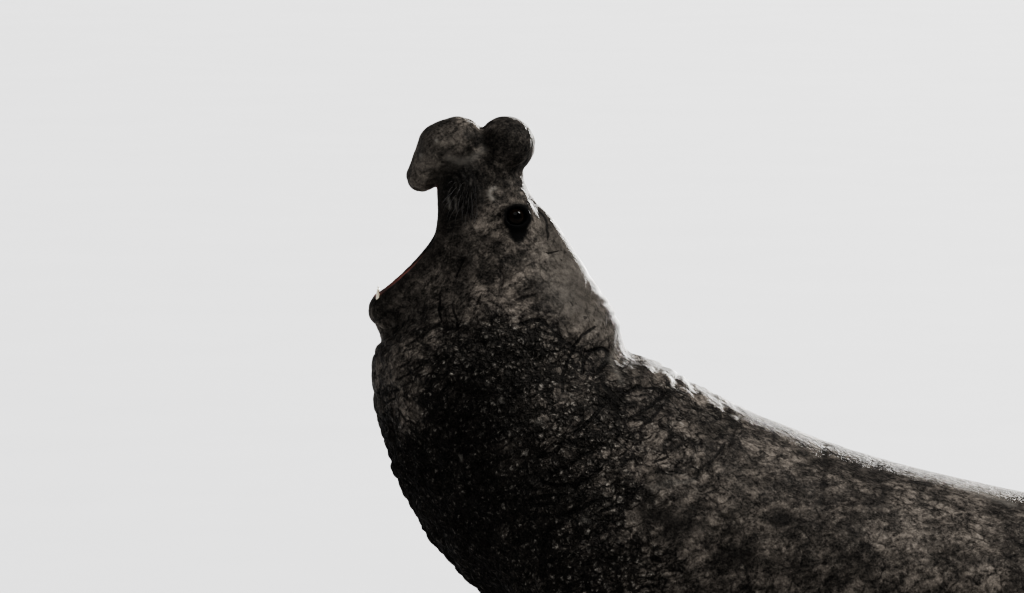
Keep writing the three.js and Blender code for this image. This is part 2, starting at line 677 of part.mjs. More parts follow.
solids.set("neck", between(fleshIn(GRIDS.neck), CUTS.chest, CUTS.neck));
let chest = onFloor(between(fleshIn(GRIDS.chest), CUTS.belly, CUTS.chest));
const arm = fleshIn(GRIDS.arm).add(foreHand()).intersect(armCutter(0));
for (const [side, solid] of Object.entries(sides(arm))) solids.set("fore_flipper_" + side, onFloor(solid));
for (const solid of Object.values(sides(armCutter(GAP)))) chest = chest.subtract(solid);
solids.set("chest", chest);
solids.set("belly", onFloor(between(fleshIn(GRIDS.belly), CUTS.loin, CUTS.belly)));
solids.set("loin", onFloor(between(fleshIn(GRIDS.loin), CUTS.hips, CUTS.loin)));
const hipsFlesh = fleshIn(GRIDS.hips);
solids.set("hips", onFloor(between(hipsFlesh, null, CUTS.hips)));

const hipsSkin = swollen(hipsFlesh);
const hind = sides(plate(HIND).solid);
for (const side of ["left", "right"]) {
  solids.set("hind_flipper_" + side, onFloor(hind[side]).subtract(hipsSkin));
}
const tailGrid = { low: [3140, -160, -80], high: [3640, 160, 240], cell: 34 };
const tailField = (x, y, z) => limb(x, y, z, TAIL);
const tailWhole = meshField(tailField, tailGrid.low, tailGrid.high, tailGrid.cell);
solids.set("tail", onFloor(tailWhole).subtract(hipsSkin));

// Colour and roughness of each node
const COAT = [0x5a5048, 0.74];
const THIN_COAT = [0x443c35, 0.78];
const DARK_COAT = [0x3d3630, 0.7];
const FLIPPER = [0x332e2a, 0.62];
const WET_EYE = [0x0c0a09, 0.12];
const TONGUE_FLESH = [0x7d544c, 0.42];
const LOOKS = {
  proboscis: DARK_COAT,
  lower_jaw: DARK_COAT,
  neck: THIN_COAT,
  eye_left: WET_EYE,
  eye_right: WET_EYE,
  tongue: TONGUE_FLESH,
  fore_flipper_left: FLIPPER,
  fore_flipper_right: FLIPPER,
  hind_flipper_left: FLIPPER,
  hind_flipper_right: FLIPPER,
};

const seal = new THREE.Group();
for (const [name, solid] of solids) {
  const [color, roughness] = LOOKS[name] ?? COAT;
  const material = new THREE.MeshStandardMaterial({ color, roughness, metalness: 0 });
  const mesh = new THREE.Mesh(geometryOf(withoutSlivers(largest(solid))), material);
  mesh.name = name;
  seal.add(mesh);
}

// The origin is on the floor under the middle of the animal.
const middle = new THREE.Box3().setFromObject(seal).getCenter(new THREE.Vector3());
seal.position.set(-middle.x, -middle.y, 0);

export default seal;
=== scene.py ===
"""Bull elephant seal, reared up with its mouth wide open, at life size.

One skin stands for all the flesh. Its form is worked out in millimetres in the maker's own frame, and each
mesh is moved along x over the floor's origin and turned into metres when it is made.
"""
import math

import bpy
import numpy as np
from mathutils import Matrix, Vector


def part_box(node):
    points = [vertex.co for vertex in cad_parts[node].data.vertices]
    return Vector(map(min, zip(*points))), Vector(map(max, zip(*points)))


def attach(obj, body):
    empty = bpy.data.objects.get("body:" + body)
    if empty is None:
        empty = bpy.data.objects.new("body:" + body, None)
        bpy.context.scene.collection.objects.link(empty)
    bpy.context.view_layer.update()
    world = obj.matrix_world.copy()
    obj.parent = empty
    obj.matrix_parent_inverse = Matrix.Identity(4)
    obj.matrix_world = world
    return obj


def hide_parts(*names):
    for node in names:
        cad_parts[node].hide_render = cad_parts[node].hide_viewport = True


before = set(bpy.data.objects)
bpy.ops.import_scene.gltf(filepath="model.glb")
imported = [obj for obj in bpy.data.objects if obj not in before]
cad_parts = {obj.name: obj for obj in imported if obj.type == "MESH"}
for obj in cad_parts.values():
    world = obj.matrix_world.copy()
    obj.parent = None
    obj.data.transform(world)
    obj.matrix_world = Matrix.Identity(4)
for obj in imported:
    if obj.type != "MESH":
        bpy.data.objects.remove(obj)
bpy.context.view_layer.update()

# Sizes, in millimetres

MM = 0.001  # metres in a millimetre
COAT_DEPTH = 2.0  # how far the skin lies inside the solids
FLOOR_EDGE = 26  # rounding where the body lies on the floor
CLEAR_OF_FLOOR = 1  # how far the skin ends above the floor

# Mid-line of the body from the tail root to the bridge of the nose: x, z, half depth, half width.
STATIONS = [
    (3340, 62, 82, 110),
    (3100, 92, 122, 190),
    (2790, 140, 178, 290),
    (2480, 180, 220, 370),
    (2170, 216, 256, 430),
    (1860, 247, 287, 475),
    (1544, 275, 318, 505),
    (1194, 318, 356, 528),
    (884, 364, 402, 538),
    (589, 438, 444, 540),
    (341, 545, 464, 532),
    (170, 667, 458, 512),
    (62, 812, 438, 474),
    (8, 942, 414, 424),
    (14, 1070, 372, 354),
    (9, 1175, 318, 288),
    (3, 1277, 251, 228),
    (-10, 1367, 196, 190),
    (-32, 1437, 153, 166),
    (-56, 1528, 136, 132),
    (-59, 1612, 128, 112),
    (-62, 1648, 90, 92),
]
MIDLINE_STEPS = 220
END_ROUNDING = 0.7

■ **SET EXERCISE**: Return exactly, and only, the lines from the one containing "of the animal." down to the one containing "obj.parent = empty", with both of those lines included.

■ **WRITTEN RESPONSE**:
// The origin is on the floor under the middle of the animal.
const middle = new THREE.Box3().setFromObject(seal).getCenter(new THREE.Vector3());
seal.position.set(-middle.x, -middle.y, 0);

export default seal;
=== scene.py ===
"""Bull elephant seal, reared up with its mouth wide open, at life size.

One skin stands for all the flesh. Its form is worked out in millimetres in the maker's own frame, and each
mesh is moved along x over the floor's origin and turned into metres when it is made.
"""
import math

import bpy
import numpy as np
from mathutils import Matrix, Vector


def part_box(node):
    points = [vertex.co for vertex in cad_parts[node].data.vertices]
    return Vector(map(min, zip(*points))), Vector(map(max, zip(*points)))


def attach(obj, body):
    empty = bpy.data.objects.get("body:" + body)
    if empty is None:
        empty = bpy.data.objects.new("body:" + body, None)
        bpy.context.scene.collection.objects.link(empty)
    bpy.context.view_layer.update()
    world = obj.matrix_world.copy()
    obj.parent = empty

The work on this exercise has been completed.